Aber geht das überhaupt? Kann sich ein Christ, der den Embryo als Menschen betrachtet, mit einem Wissenschaftler einigen, für den diese 200 Zellen nur Material sind? Sicher nicht auf halbem Wege, wie das sonst bei Tarifverhandlungen üblich ist. Auch nicht, indem man beide zusammen in eine Kommission steckt, die darüber wacht, wenn an Embryonen experimentiert wird. Oder doch? Reicht Verfahrensgerechtigkeit, wo man sich auf die Legitimität in der Sache nicht einigen kann? Diesmal nicht, noch nicht.
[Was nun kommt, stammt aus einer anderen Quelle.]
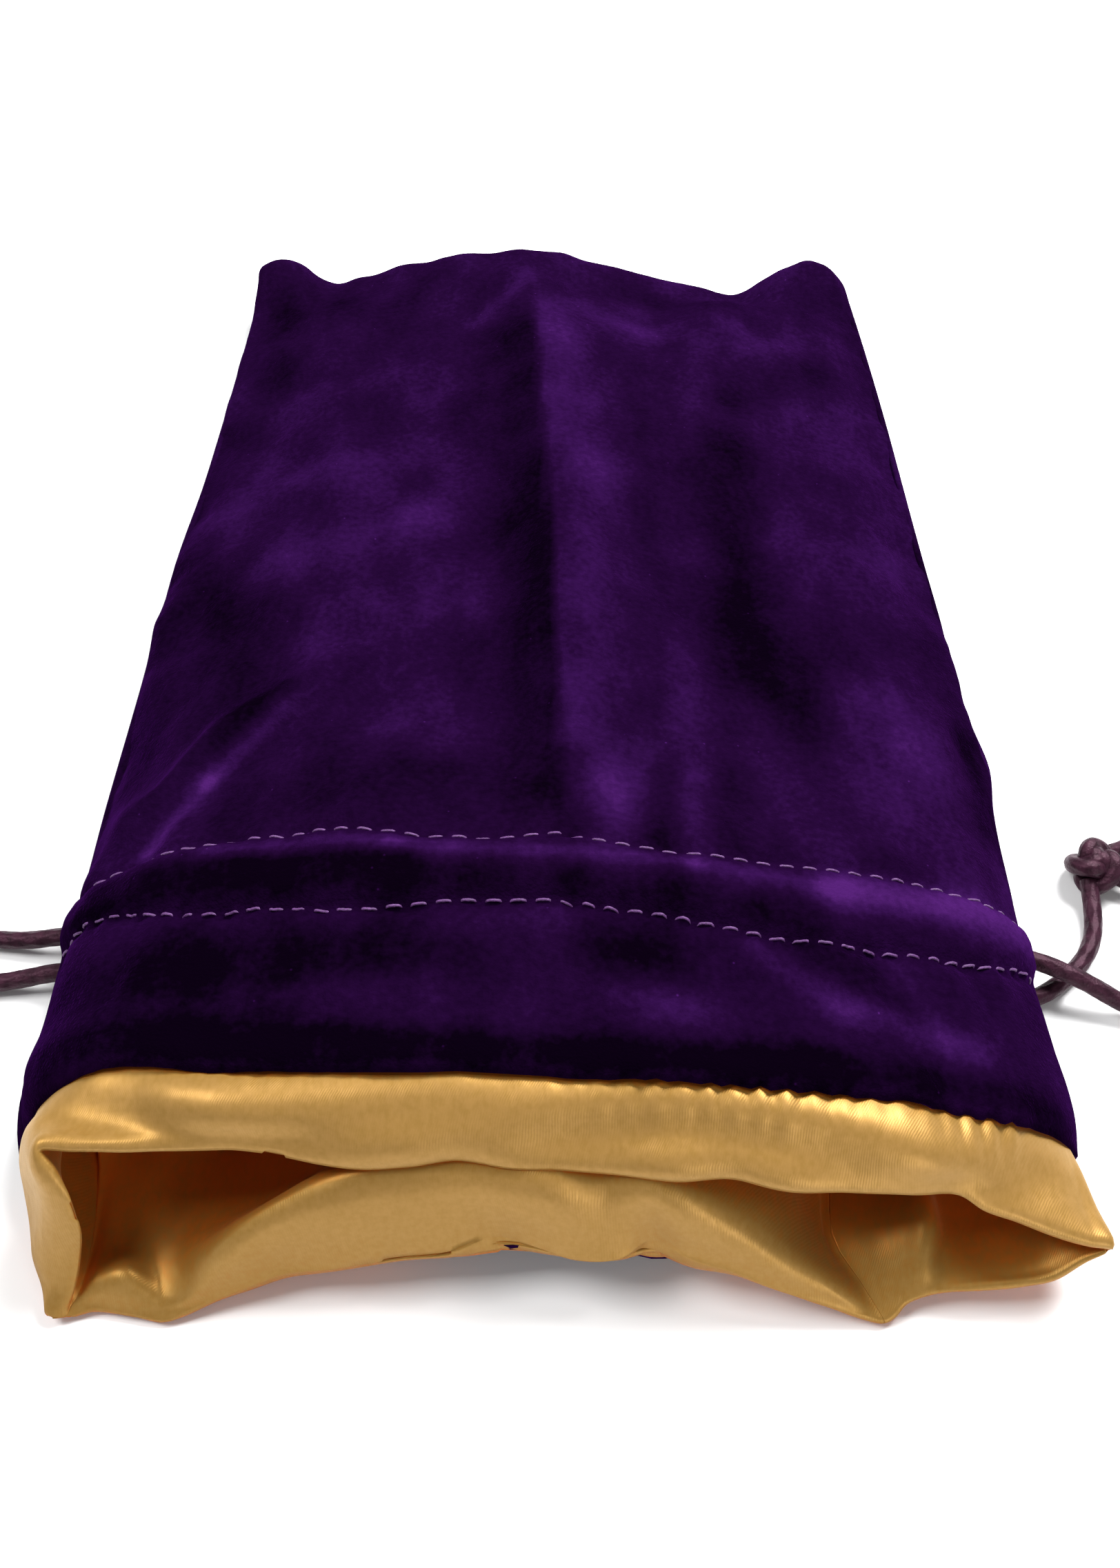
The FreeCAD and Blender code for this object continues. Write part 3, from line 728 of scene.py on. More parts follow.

Noch hatten wir in Deutschland darüber keine breite politische Debatte. Jetzt langsam beginnt sie. Immer mehr Politiker eignen sich Fachwissen an, die Zahl der Symposien, Thesen und Interviews schwillt an. Und der Kanzler stellt gerade einen Trichter auf, in den das alles fließen soll: den Nationalen Ethikrat. Noch bevor die Zusammensetzung des Rates überhaupt feststeht, beginnt der Konsenszwang schon zu wirken. Der Kanzler wird, wie es aussieht, alle in den Rat hineinbekommen, die er wollte. Die beiden Kirchen schicken zwar klugerweise nicht ihre höchsten Repräsentanten, aber auch nicht gerade Nobodys: Wolfgang Huber, Bischof in Berlin-Brandenburg, wird wohl die Protestanten vertreten, Gebhard Fürst, Bischof in Rottenburg-Stuttgart die Katholiken.

Im Zentrum dieses Rates wird Ernst-Ludwig Winnacker sitzen. Der Präsident der Deutschen Forschungsgemeinschaft und Biochemiker ist so etwas wie der Godfather der deutschen Genetik. Auch das ist typisch deutsch und doch nicht falsch: Winnacker, der gentechnische Förderer, tritt nicht etwa als heißblütiger Missionar des Fortschritts auf, sondern als skrupulöser, bedächtiger Vordenker. Und Umdenker. Ob er etwa noch immer gegen die Forschung mit embryonalen Stammzellen ist, scheint in letzter Zeit unsicherer geworden zu sein. Darum aber wird es gehen. Und um die Präimplantationsdiagnostik (PID), das Aussortieren von kranken Embryonen.

Zweimal hat Deutschland bereits Debatten erlebt, die sich Kompromissen eigentlich entziehen: Abtreibung und Hirntod. Am Ende wurden wackelige Kompromisse gefunden. Doch diesmal geht es um mehr, um Grundsätzlicheres: Diesmal sind die Embryonen nicht mehr in einer Frau, sondern in Petrischalen, und wir streiten nicht um die letzten Minuten des Menschen, sondern um seine Gestalt und Würde von Anfang an. Die deutsche Konsensgesellschaft steht vor ihrer größten Herausforderung.